Complicating matters, there will not just be one single line across, but many. All 'unaware' if one could use that term, of each other. All very significant - probably many of them running through the corpus callosum. This distribution of pivotal yes/no decision making is one of the most difficult elements of the tracking exercise.

The other part is, as said, the tracking to only a certain point. When the yes/no decision is at layer 100 but tracking ends at layer 80, you have 20 unaccounted layers to account for.

When any attempt to account for those layers itself ends at layer 80 in attempting to account for itself, the accounting attempt has 20 unaccounted layers to account for.

When you try to account for the unaccounted layers in that accounting, you are left with 20 unaccounted layers to account for.

And so on and so forth - an infinite ambiguity. An infinite soul.

Remember mount Doom.

All attempts at tracking fail at a certain point, leaving unaccounted elements. When the tracking is reported, those unaccounted elements in the report lead to the report containing unexplained explainers.

The end of tracking is not reported, any more than the periphery of your vision has 'file not found' written all around its edge. Instead it...well, what would you say it does? You wouldn't say your field of vision has no end. What are your own words for it? Say it in your own words, the name for where a 'file not found' is not found?

So too does the tracking of oneself end without acknowledging an end.

And thus it easily seems everything that was needed to be tracked, was tracked. And the unexplained explainers others claim your report has, aren't, because you tracked everything thus it must all make sense - and soon enough 20 more unaccounted layers will seem to account for that. Bringing new unexplained explainers to the conversation and bringing your interlocutors to tears.

The final stage of it though is the processing method itself - the collapsing of fine grain data into generalisations and averages. This occurs to the very tracking issue itself - the fine details of it are collapsed down to a much simpler format. Thus you can't see or perceive much more than a far removed/collapsed version of what is going on. Like perceiving a high resolution 3D video game after many collapsing - what you end up seeing of it all is the same as a blocky pixel on the Commodore 64.

Your qualia are simply the failures to track and the low resolution collapsings of something not at all mysterious. But when you always fail on the last 20 steps of tracking something, of course it remains mysterious - it's no mystery that that'd end up a mystery.
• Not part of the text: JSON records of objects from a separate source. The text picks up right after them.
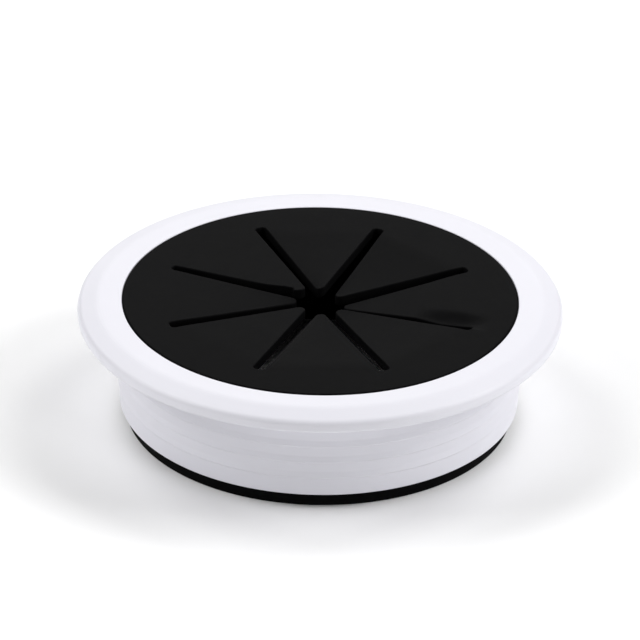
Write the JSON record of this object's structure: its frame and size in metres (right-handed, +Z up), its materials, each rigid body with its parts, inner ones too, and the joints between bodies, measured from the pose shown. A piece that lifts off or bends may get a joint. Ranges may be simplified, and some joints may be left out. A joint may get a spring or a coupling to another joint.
{
  "type": "desk cable grommet",
  "caption": "Round desk cable grommet: a flanged liner ring that drops into a desk hole, with a soft slit insert whose flaps close round cables.",
  "frame": {"origin": "on the barrel's axis, at the underside of the flange, which is the desk top", "axes": "+Z up out of the desk along the barrel's axis; +X along the middle of flap_1"},
  "size_m": [0.0954, 0.0954, 0.0248],
  "materials": {
    "ring_plastic": "satin moulded white plastic",
    "insert_rubber": "matte moulded black rubber"
  },
  "bodies": {
    "liner": {"liner_flange": "ring_plastic", "liner_barrel": "ring_plastic"},
    "insert": {"insert_disc": "insert_rubber", "insert_skirt": "insert_rubber"},
    "flap_1": {"flap_1": "insert_rubber"},
    "flap_2": {"flap_2": "insert_rubber"},
    "flap_3": {"flap_3": "insert_rubber"},
    "flap_4": {"flap_4": "insert_rubber"},
    "flap_5": {"flap_5": "insert_rubber"},
    "flap_6": {"flap_6": "insert_rubber"},
    "flap_7": {"flap_7": "insert_rubber"},
    "flap_8": {"flap_8": "insert_rubber"}
  },
  "joints": [
    {"name": "insert_lift", "type": "slide", "parent": "liner", "child": "insert", "axis": [0, 0, 1], "range_m": [0, 0.03]},
    {"name": "flap_1_bend", "type": "hinge", "parent": "insert", "child": "flap_1", "pos_m": [0.02712, 0, 0.0026], "axis": [0, -1, 0], "range_deg": [-70, 85], "stiffness_Nm_per_rad": 0.007},
    {"name": "flap_2_bend", "type": "hinge", "parent": "insert", "child": "flap_2", "pos_m": [0.01918, 0.01918, 0.0026], "axis": [0.7071, -0.7071, 0], "range_deg": [-70, 85], "stiffness_Nm_per_rad": 0.007},
    {"name": "flap_3_bend", "type": "hinge", "parent": "insert", "child": "flap_3", "pos_m": [0, 0.02712, 0.0026], "axis": [1, 0, 0], "range_deg": [-70, 85], "stiffness_Nm_per_rad": 0.007},
    {"name": "flap_4_bend", "type": "hinge", "parent": "insert", "child": "flap_4", "pos_m": [-0.01918, 0.01918, 0.0026], "axis": [0.7071, 0.7071, 0], "range_deg": [-70, 85], "stiffness_Nm_per_rad": 0.007},
    {"name": "flap_5_bend", "type": "hinge", "parent": "insert", "child": "flap_5", "pos_m": [-0.02712, 0, 0.0026], "axis": [0, 1, 0], "range_deg": [-70, 85], "stiffness_Nm_per_rad": 0.007},
    {"name": "flap_6_bend", "type": "hinge", "parent": "insert", "child": "flap_6", "pos_m": [-0.01918, -0.01918, 0.0026], "axis": [-0.7071, 0.7071, 0], "range_deg": [-70, 85], "stiffness_Nm_per_rad": 0.007},
    {"name": "flap_7_bend", "type": "hinge", "parent": "insert", "child": "flap_7", "pos_m": [0, -0.02712, 0.0026], "axis": [-1, 0, 0], "range_deg": [-70, 85], "stiffness_Nm_per_rad": 0.007},
    {"name": "flap_8_bend", "type": "hinge", "parent": "insert", "child": "flap_8", "pos_m": [0.01918, -0.01918, 0.0026], "axis": [-0.7071, -0.7071, 0], "range_deg": [-70, 85], "stiffness_Nm_per_rad": 0.007}
  ]
}
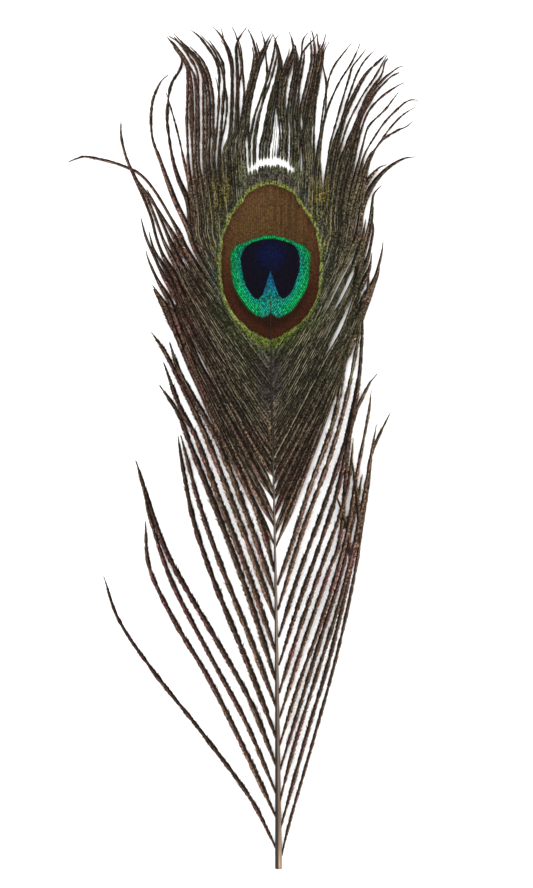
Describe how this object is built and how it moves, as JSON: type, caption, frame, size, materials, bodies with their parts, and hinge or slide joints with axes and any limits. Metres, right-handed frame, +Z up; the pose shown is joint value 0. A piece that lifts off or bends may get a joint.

Do qualia simply have to remain mysterious when one way of obtaining mystery is to continually fail the last 20 steps of tracking?

Does that answer what this overwhelming experience thing is? It answers it by explaining your own lack of complete tracking ability. You are left with a swiss cheese of understanding, and needing to survive in the world, you go on to fill the holes with whatever ideas will get you through the survival of the day.

And that's the end of the file contents.

It can't be ad hoc dismissed any more than Frodo's journey to mount Doom can be dismissed, as it used much the same quarantine that 'fiction' is.

To borrow its terms, it works at the virtual level/a fictional level so as to avoid tracking failures - you can't invent a reason why it comes down to something other than a tracking error because A: it's a hypothesis/fiction, thus doesn't require any real life tracking to occur and B: that's how it's depicted in the hypothesis/fiction/story.

Despite not being able to argue its contents, it does raise the question of how many paralels it has with real life.